Common pitfalls (and how to avoid them)
- Too many categories at launch — start small.
- Poor labeling consistency — train labelers and use clear guidelines.
- No feedback loop — implement human-in-the-loop from day one.
- Ignoring vendor master data — enrich early for quick wins.
Real-world example
I worked with a mid-size company that used a hybrid approach: rules for bank feed normalization, a logistic regression model for the first pass, and human review for low-confidence items. Within three months they auto-classified 78% of transactions and reduced month-end effort by 40%. That kind of quick win builds trust.
Next steps checklist
- Define 10–20 categories and metrics
- Collect and label 5k–20k transactions
- Run a two-week pilot with a managed Document AI or a simple ML model
- Implement human-in-the-loop and monitor drift
- Scale and integrate with procurement and ERP systems
Further reading and trusted resources
For a primer on machine learning concepts see Machine learning (Wikipedia). If you want a fast extraction-and-classify route, check out Google Cloud Document AI. For business-level guidance on realistic AI expectations, this McKinsey briefing is useful.
Final thoughts
AI for spend classification isn’t magic, but it’s powerful when done pragmatically. Start small, measure everything, and you’ll likely see gains in visibility and efficiency that pay back quickly. If you want, test a hybrid pilot: rules today, ML tomorrow.

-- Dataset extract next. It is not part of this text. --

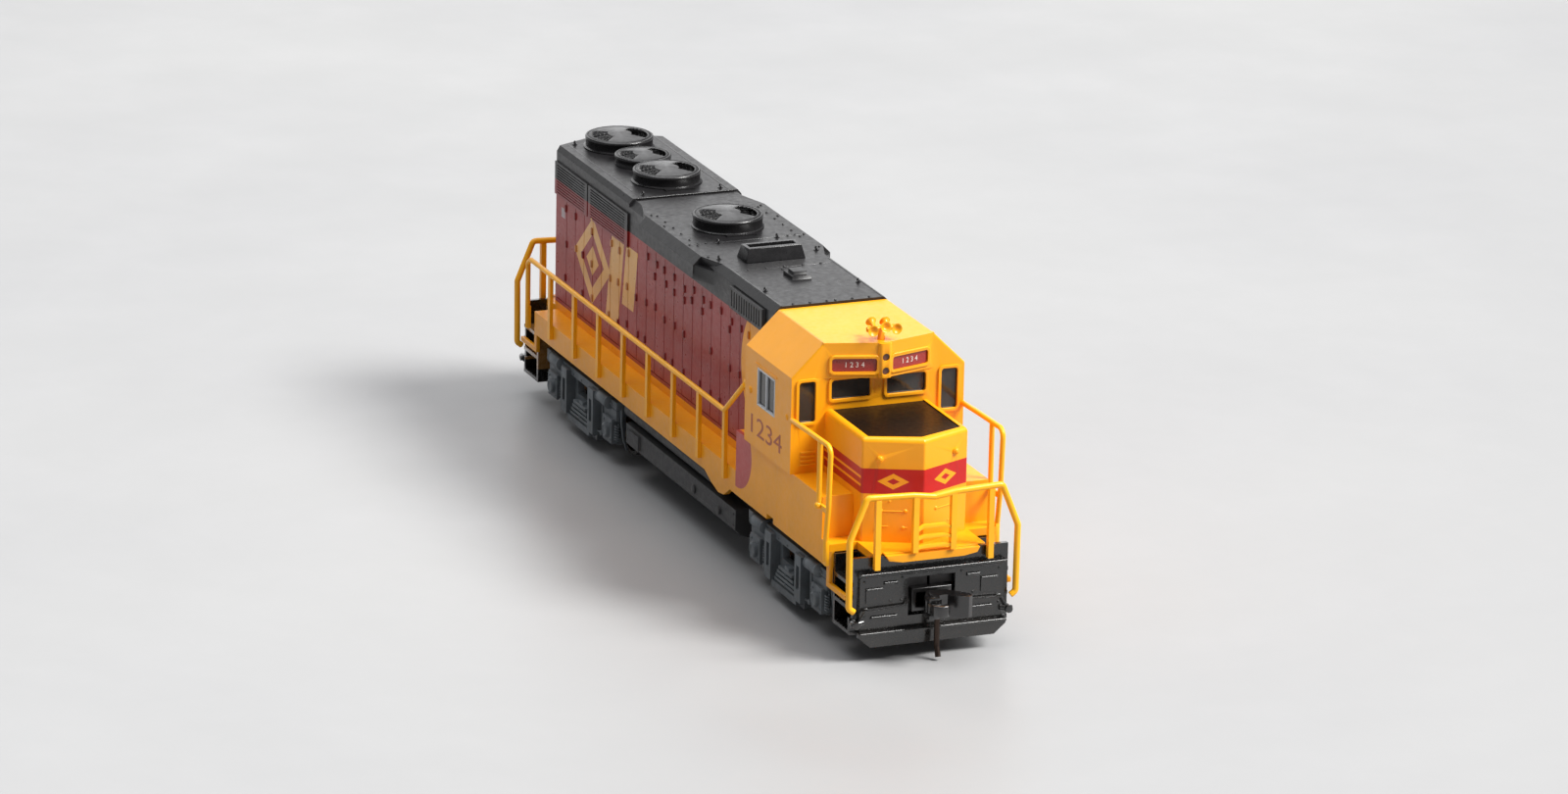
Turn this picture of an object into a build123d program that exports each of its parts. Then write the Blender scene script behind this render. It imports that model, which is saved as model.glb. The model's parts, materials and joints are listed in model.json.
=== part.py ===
from build123d import *
import os
from math import acos, atan2, cos, degrees, pi, radians, sin, sqrt, tan

# Model of a four-axle, low-nose diesel road switcher at 1:160.
# +X is forward, +Y is the left-hand side, z = 0 is the underside of the wheel flanges.

os.makedirs("parts", exist_ok=True)

# ---- driving dimensions (mm) ----
TREAD_RADIUS = 3.175            # 40 inch wheel
FLANGE_DEPTH = 0.6
AXLE_Z = TREAD_RADIUS + FLANGE_DEPTH
TRUCK_X = 30.5                  # truck centres
AXLE_OFFSET = 8.57              # half the 9 ft wheelbase
MOTOR_Z = 14.6                  # drive line height

DECK_Z = 11.2                   # top of the walkway
DECK_THICK = 0.8
SILL_Z = 8.6
SILL_Y = 9.3
SILL_THICK = 0.6
OPENING_Y = 5.25                # half-width of the opening in the deck
PILOT_X = 48.0                  # inner face of the pilot plates
STEP_X = 43.6                   # inboard end of the step wells
STEP_Y = 6.2                    # inner side of the step wells

WALL = 0.6
HOOD_TOP = 29.85
RADIATOR_TOP = 30.0             # roof over the radiators, a small step above the rest
CAB_TOP = 29.6
HOOD_Y = 6.6
HOOD_REAR = -44.3               # where the sides end and the tapered rear corners start
HOOD_END = -46.4
HOOD_END_Y = 2.2                # half-width of the flat between those corners
RADIATOR_FRONT = -21.7
RADIATOR_Y = 6.8
RADIATOR_SEAM = -34.0           # between the two banks of shutters
SHUTTER_BOTTOM = 24.6
SHUTTER_TOP = 28.35
SLAT_PITCH = 0.31
DOOR_PITCH = 2.75
DOOR_COUNT = 23
DOOR_BOTTOM = 12.6
BLISTER_Y = 7.9                 # dynamic-brake blister
INTAKE_Y = 6.95                 # air intakes behind the cab
FRONT_LAMPS = (26.55, 28.05)    # heights of the twin headlights
REAR_LAMPS = (25.95, 27.45)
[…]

Frequently Asked Questions
Spend classification groups transactions into meaningful categories. AI automates this at scale, improving accuracy and freeing teams from manual tagging.
Start with classical ML (logistic regression, random forest) using TF-IDF features; upgrade to transformer-based NLP models for noisy text or when higher accuracy is needed.
A seed set of 5k–20k labeled transactions is a practical starting point; fewer can work with semi-supervised methods or transfer learning.
Managed services speed deployment and handle extraction; building in-house gives control and lower long-term costs. Many teams use a hybrid approach.
Monitor performance, capture human-reviewed labels, retrain on recent data, and track drift metrics for key categories.